As O’Loughlin notes, Bede discusses Adomnan’s work De Locis Sanctus, and that Bede’s account of how Arculf, Adomnan’s informant, arrives at Iona is odd to say the least. According to Bede, the only way that Arculf arrived in Iona was to be blown off course in route home to Gaul. As O’Loughlin notes, that is one heck of storm that would blow Arculf off course so badly that Iona was their first safe port! Perhaps Bede doesn’t want to admit that Arculf intentionally went to visit Iona, even though they were outside of Roman. Given that Arculf is reputed to have visited as far as Jerusalem and Constantinople, it looks like he is visiting the ‘ends of the earth’ — south to Jerusalem, east to Constantinople, north to Iona and the west was his home. We really should suspect that Arculf would have also visited Rome. Its just too odd that a Gaulish bishop would visit Jerusalem and Constantinople, but not go to Rome, even if only en route home from Constantinople. In fact, Adomnan says nothing about Arculf’s travels after Constantinople, in other words, his route toward home or Iona. I think it is significant that De Locis Sanctus does not mention Rome.

As O’Loughlin discusses, Adomnan’s work is not a mere travelogue. He discusses many scriptural geography issues that Augustine of Hippo specifically pointed out needed to be addressed. His work begins with an extremely detailed description of Jerusalem and Palestine, then moves to Alexandria, Egypt, and on to Constantinople. He ends with a description of the island of Volcano near Sicily, which following Gregory the Great he identifies as the gateway to hell.

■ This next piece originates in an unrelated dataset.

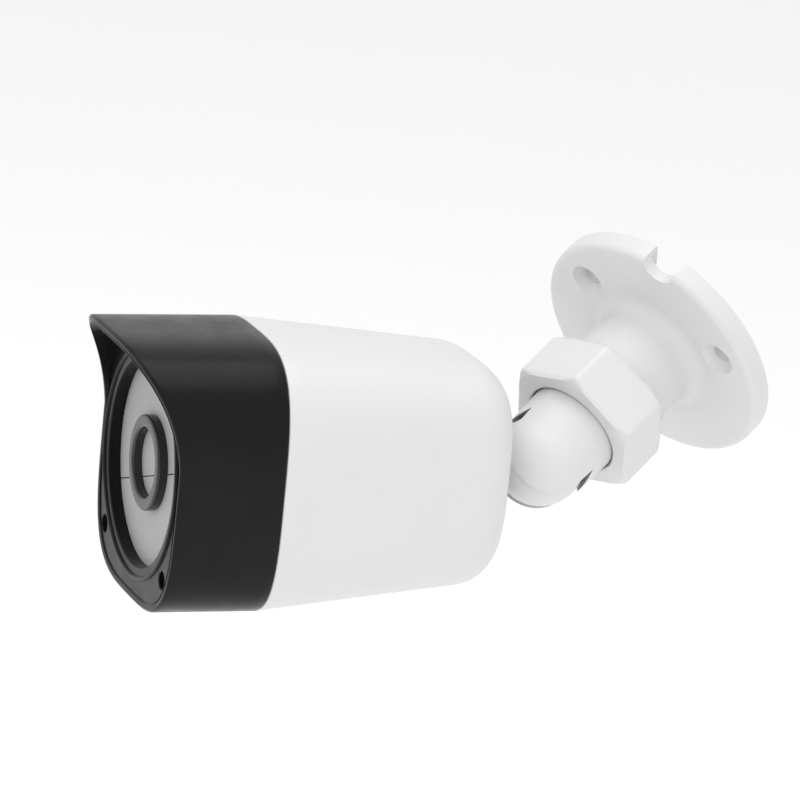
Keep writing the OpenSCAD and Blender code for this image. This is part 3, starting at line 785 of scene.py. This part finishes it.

Adomnan discusses a world map important to scriptural study and pointedly omits any reference to Rome and highlights the East.

The Cain Adomnan enacted at Birr in 697, preserved in a text written long after Ireland and Iona accepted Rome, has only one reference to Rome — among a list of saints called upon are the apostles, evangelists and Stephen, Ambrose, Gregory of Rome, Martin, ‘old Paul’, and interestingly George. The treatise as we have it now references Gregory the Great (para. 32) but makes no other reference to Rome. Interesting that Gregory the Great and George both figure in to Adomnan De Locis Scantus and Cain Adomnan; George being specifically discussed while using Gregory’s identification of Volcano as being the gateway to hell in De Locis Sanctus.

We have to recall that Adomnan’s supposed conversion to Rome while in Northumbria only a year before his death was used as evidence in Northumbria’s efforts to convert the Picts (Eastern Scotland) to Rome (HE V.21). It is a measure of the weight of Adomnan’s opinion that his reputed conversion was so important in Pictland. I find it very odd that Adomnan would be converting other churches to Rome, while his own monastery of Iona, over which he was abbot, refused to accept Rome. It is possible that Adomnan finally accepted that coming to Rome was inevitable and necessary for Iona’s future, but the monks may have seen this as weakness in their old and probably ill abbot. They could have easily chalked up his conversion to fatigue after his rigorous trips in his last two years. It is a remarkable testament to Adomnan’s will power that he began these journeys over the mountains and the sea at about age 75, finally making it home to Iona to die at age 77. However, as yet, I see no evidence that Adomnan had a Roman agenda at the Synod of Birr in 697.

I understand there will be a new book (or two) out on Adomnan in the next year, so I’ll be looking forward to new developments on Adomnan’s Roman conversion.